The school’s Center for Innovation in
Mental Health was recently awarded
nearly $5 million from the National
Institutes of Health, with additional
support from the Robert Wood Johnson
Foundation, to expand the capacity
of mental-health services in Harlem
.T
he Harlem Strong Community
Mental Health Collaborative will utilize
a novel approach to connect residents
to the help they need, engaging
dozens of community organizations
to recruit and train people whose jobs
bring them in daily contact with people
who may be struggling with mental
health issues. These include staff
members in public housing offices
and after-school programs, case managers
and others who work for community
based and religious organizations
including one of the program’s
key partners, the Harlem Congregation
for Community Improvement.
The program will provide basic
training to some 200 participants,
enabling them to help people they
encounter cope with problems and,
if necessary, get them connected to
professional services. CUNY SPH students
from diverse backgrounds will
also be trained and deployed to serve
as care navigators with organizations
throughout Harlem.
A second new initiative aimed at
addressing health care inequities is
underway at Hunter College, part of a
new consortium focused on the high
incidence of Black and Latinx people
who have multiple chronic diseases
including cancer and cardiovascular
disease. With funding from the National
Institute for Minority Health
Disparities, Hunter is partnering
with Columbia University Irving
Medical Center, Weill Cornell Medical
Center and the Physician Affiliate
Group of New York on a collaborative
center that will break down traditional
research silos to address multiple
chronic conditions.
Students will Become Advocates
Medgar Evers College made its
own timely advance that very much
honors the theme of this year’s Black
History Month. The Predominantly
Black Institution (PBI) secured University
approval last month to launch
a Bachelor of Science program in community
health education.
The program is being created in
response to the growing awareness
of health disparities in communities
such as Central Brooklyn, where
Medgar Evers is located. It will provide
internships and other experiential
learning opportunities and help
prepare students to become health advocates
in their own historically underserved
communities.
The CUNY School of Medicine was
founded in 2016 with exactly that mission,
and it continues to gain recognition
for being the rare medical school
whose student population approaches
the demographic diversity of the communities
it seeks to serve.
Nearly 40 percent of our medical
students are Black — five times the
national and New York State averages.
Those students graduate with
the preparation they need to serve in
urban communities where they are
desperately needed, and that is exactly
what many of them do.
Communities of color are more
likely to access health care networks
if more health care providers
are members of those communities.
That’s a principle of representation
that applies throughout society, and
I take it to heart.
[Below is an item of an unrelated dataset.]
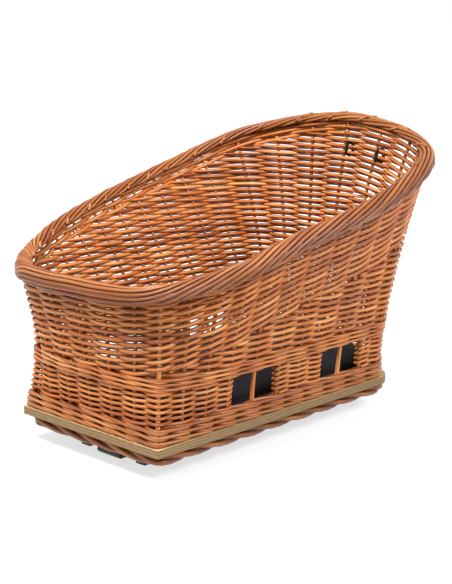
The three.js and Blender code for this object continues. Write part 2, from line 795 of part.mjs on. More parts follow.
function leverGeometry() {
  const back = LEVER_FRONT + LEVER_LENGTH;
  const height = LEVER_TOP - GROUND;
  const shape = new THREE.Shape();
  shape.moveTo(LEVER_FRONT + LEVER_CORNER, GROUND);
  shape.lineTo(PIN_X - LEVER_CORNER / 2, GROUND);
  shape.lineTo(back, GROUND + height * LEVER_REAR_LIFT);
  shape.lineTo(back, LEVER_TOP - LEVER_CORNER);
  shape.lineTo(back - LEVER_CORNER, LEVER_TOP);
  shape.lineTo(LEVER_FRONT + LEVER_CORNER, LEVER_TOP);
  shape.lineTo(LEVER_FRONT, LEVER_TOP - LEVER_CORNER);
  shape.lineTo(LEVER_FRONT + LEVER_GRIP_DEPTH, GROUND + height / 2);
  shape.lineTo(LEVER_FRONT, GROUND + LEVER_CORNER);
  const geometry = new THREE.ExtrudeGeometry(shape, { depth: LEVER_WIDTH, bevelEnabled: false });
  geometry.rotateX(Math.PI / 2);
  geometry.translate(0, LEVER_WIDTH / 2, 0);
  return toGeometry(toSolid(geometry).subtract(pinBore()));
}

function pinGeometry() {
  const reach = LEVER_WIDTH / 2 + FIT_GAP + EAR_THICKNESS;
  return toGeometry(crossCylinder(PIN_DIAMETER / 2, -reach, reach, PIN_X, PIN_Z, ROUND_FACETS));
}

// Screws and nuts

function screwGeometry(place) {
  const end = PLATE_BOTTOM - FIT_GAP - NUT_HEIGHT - SCREW_PAST_NUT;
  const under = -SCREW_HEAD_HEIGHT;
  let solid = cylinder(SCREW_HEAD_DIAMETER / 2, under, 0, place.x, place.y, HEAD_FACETS);
  solid = solid.add(cylinder(SCREW_DIAMETER / 2, end, under + PAST / 2, place.x, place.y, ROUND_FACETS));
  return toGeometry(solid.subtract(cylinder(SOCKET_WIDTH / 2, -SOCKET_DEPTH, PAST, place.x, place.y, 6)));
}

function nutGeometry(place) {
  const radius = NUT_WIDTH / 2 / Math.cos(Math.PI / 6);
  const top = PLATE_BOTTOM - FIT_GAP;
  const low = top - NUT_HEIGHT;
  const hole = SCREW_DIAMETER / 2 + FIT_GAP;
  const bore = cylinder(hole, low - PAST, top + PAST, place.x, place.y, ROUND_FACETS);
  return toGeometry(cylinder(radius, low, top, place.x, place.y, 6).subtract(bore));
}

// Tie loops: each one passes through the back wall beside a stake

function tieGeometry(place, radius) {
  const partOf = levelBelowRim(TIE_DROP);
  const above = levelBelowRim(TIE_DROP - TIE_HEIGHT / 2);
  const centre = wallPoint(place, partOf);
  const normal = wallNormal(place, partOf).normalize();
  const upward = wallPoint(place, above).sub(centre).normalize();
  const out = new THREE.Vector3().crossVectors(upward, normal).normalize();
  const face = new THREE.Vector3().crossVectors(out, upward).normalize();
  const reach = BAND_SWELL + TIE_DIAMETER / 2 + FIT_GAP;
  const rings = [];
  for (let k = 0; k < TIE_STEPS; k += 1) {
    const angle = (k / TIE_STEPS) * Math.PI * 2;
    const c = Math.cos(angle);
    const s = Math.sin(angle);
    const a = Math.sign(c) * Math.abs(c) ** TIE_SQUARENESS * reach;
    const b = Math.sign(s) * Math.abs(s) ** TIE_SQUARENESS * (TIE_HEIGHT / 2);
    const middle = centre.clone().addScaledVector(face, a).addScaledVector(upward, b);
    const radial = face.clone().multiplyScalar(c).addScaledVector(upward, s);
    const ring = [];
    for (let j = 0; j < TIE_FACETS; j += 1) {
      const turn = ((j + 0.5) / TIE_FACETS) * Math.PI * 2;
      const point = middle.clone();
      point.addScaledVector(radial, radius * Math.cos(turn));
      point.addScaledVector(out, radius * Math.sin(turn));
      ring.push(point);
    }
    rings.push(ring);
  }
  return skin(rings, true);
}

// The whole basket

function build() {
  const group = new THREE.Group();
  group.name = 'dog_bicycle_basket';
  const put = (name, geometry, color, roughness, metalness) => {
    group.add(makeMesh(name, geometry, color, roughness, metalness));
  };

  put('base_board', boardGeometry(), PLYWOOD, 0.7, 0);
  put('foot_border', footBorderGeometry(), WILLOW_LIGHT, 0.6, 0);

  stations.forEach((_, index) => {
    const name = `stake_${String(index + 1).padStart(2, '0')}`;
    put(name, stakeGeometry(index), WILLOW_LIGHT, 0.55, 0);
  });

  const ring = ringColumns();
  const sillLevels = [levelAt(FIT_GAP), levelAt(SILL_HEIGHT)];
  put('sill_weave', bored(bandGeometry(ring, sillLevels, true, waleHalf)), WILLOW, 0.6, 0);
  const low = SILL_HEIGHT + FIT_GAP;
  const high = WINDOW_HEAD_HEIGHT - FIT_GAP;
  const panelLevels = [];
  for (let k = 0; k < PANEL_COURSES; k += 1) {
    panelLevels.push(levelAt(low + ((high - low) * k) / (PANEL_COURSES - 1)));
  }
  const panel = (first, last) => bored(bandGeometry(stripColumns(first, last), panelLevels, false, wovenHalf));
  const oneStart = CORNER + WINDOW_ONE_START;
  const oneEnd = oneStart + WINDOW_BAYS;
  const twoStart = CORNER + WINDOW_TWO_START;
  const twoEnd = twoStart + WINDOW_BAYS;
  put('front_panel', panel(-oneStart, oneStart), WILLOW, 0.6, 0);
  put('side_panel_near', panel(oneEnd, twoStart), WILLOW, 0.6, 0);
  put('rear_panel', panel(twoEnd, STAKE_COUNT - twoEnd), WILLOW, 0.6, 0);
  put('side_panel_far', panel(STAKE_COUNT - twoStart, STAKE_COUNT - oneEnd), WILLOW, 0.6, 0);
  const waleTop = WINDOW_HEAD_HEIGHT + WALE_HEIGHT;
  const waleLevels = [levelAt(WINDOW_HEAD_HEIGHT), levelAt(waleTop)];
  put('waist_wale', bored(bandGeometry(ring, waleLevels, true, waleHalf)), WILLOW_LIGHT, 0.55, 0);

  const ties = [HALF_COUNT - TIE_BESIDE_STAKE, HALF_COUNT - 1 - TIE_BESIDE_STAKE];
  let upper = toSolid(upperGeometry(ring, waleTop + FIT_GAP)).subtract(bores);
  for (const place of ties) {
    upper = upper.subtract(toSolid(tieGeometry(place, TIE_DIAMETER / 2 + TIE_CLEARANCE)));
  }
  put('upper_weave', toGeometry(upper), WILLOW, 0.6, 0);
  put('rim_border', rimBorderGeometry(), WILLOW_LIGHT, 0.5, 0);
  ties.forEach((place, k) => {
    put(`tie_loop_${k + 1}`, tieGeometry(place, TIE_DIAMETER / 2), CLOTH, 0.6, 0);
  });

  put('floor_cushion', cushionGeometry(), CLOTH, 0.95, 0);
  put('adapter_plate', adapterGeometry(), PLASTIC, 0.5, 0);
  put('release_lever', leverGeometry(), PLASTIC, 0.4, 0);
  put('lever_pin', pinGeometry(), STEEL, 0.35, 1);
  screwPlaces().forEach((place, k) => {
    put(`board_screw_${k + 1}`, screwGeometry(place), STEEL, 0.35, 1);
    put(`screw_nut_${k + 1}`, nutGeometry(place), STEEL, 0.35, 1);
  });

  const bounds = new THREE.Box3();
  group.children.forEach((mesh) => {
    mesh.geometry.computeBoundingBox();
    bounds.union(mesh.geometry.boundingBox);
  });
  const middleX = (bounds.min.x + bounds.max.x) / 2;
  const middleY = (bounds.min.y + bounds.max.y) / 2;
  group.children.forEach((mesh) => mesh.geometry.translate(-middleX, -middleY, -bounds.min.z));
  return group;
}

export default build();
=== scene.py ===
"""Looks of a woven dog basket for a bicycle rear rack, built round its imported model."""
import logging
import math
from dataclasses import dataclass, field
from enum import Enum
from typing import Callable, Mapping, Sequence

import bmesh
import bpy
import numpy as np
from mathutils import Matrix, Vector


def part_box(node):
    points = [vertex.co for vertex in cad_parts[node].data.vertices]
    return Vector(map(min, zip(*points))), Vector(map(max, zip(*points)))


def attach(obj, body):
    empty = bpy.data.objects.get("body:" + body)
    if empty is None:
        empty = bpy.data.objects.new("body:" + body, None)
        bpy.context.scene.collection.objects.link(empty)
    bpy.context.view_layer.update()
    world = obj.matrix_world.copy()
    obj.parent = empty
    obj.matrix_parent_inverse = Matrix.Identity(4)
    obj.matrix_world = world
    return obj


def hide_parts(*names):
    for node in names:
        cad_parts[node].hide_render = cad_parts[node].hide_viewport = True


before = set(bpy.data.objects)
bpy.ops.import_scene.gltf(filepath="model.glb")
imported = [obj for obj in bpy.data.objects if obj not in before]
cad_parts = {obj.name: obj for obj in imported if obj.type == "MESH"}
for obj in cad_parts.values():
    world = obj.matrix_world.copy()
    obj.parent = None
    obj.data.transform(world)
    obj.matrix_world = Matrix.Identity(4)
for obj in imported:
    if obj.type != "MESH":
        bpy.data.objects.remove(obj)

logging.basicConfig(level=logging.INFO, format="%(name)s: %(message)s")
LOG = logging.getLogger("basket")
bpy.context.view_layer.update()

Array = np.ndarray
Color = tuple[float, float, float]
Material = bpy.types.Material
Mesh = bpy.types.Mesh
Node = bpy.types.Node
Piece = bpy.types.Object
Socket = bpy.types.NodeSocket
Tree = bpy.types.NodeTree

WHITE: Color = (1.0, 1.0, 1.0)
# Lengths that guard a division, tell two points apart and join a mesh's points
TINY = 1e-12
SHORTEST_CHORD = 1e-6
SAME_POINT = 1e-5
MERGE_DISTANCE = 0.0001


class Body(Enum):
    """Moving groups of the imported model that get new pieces."""

    BASKET = "basket"
    CUSHION = "cushion"


class Slot(Enum):
    """Material slots of the record, which the pieces are built with but not given."""

    ROD = "willow_rod"
    WEAVE = "willow_weave"
    CLOTH = "black_cloth"
    CORD = "black_cord"


# Sizes and the form of the wall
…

My administration
is working hard to increase the diversity
of our University leadership, to
more closely reflect the population of
the students and city we serve. I have
appointed four college presidents who
are African American, including Dr.
Patricia Ramsey at Medgar Evers, the
first Black woman to lead the school.
Today, seven CUNY colleges are led
by presidents who are Black — more
than at any time in the University’s
history.
I’m proud of CUNY’s historical
commitment to equity and access, and
the ways those commitments connect
us to the important work of improving
health outcomes for Black Americans.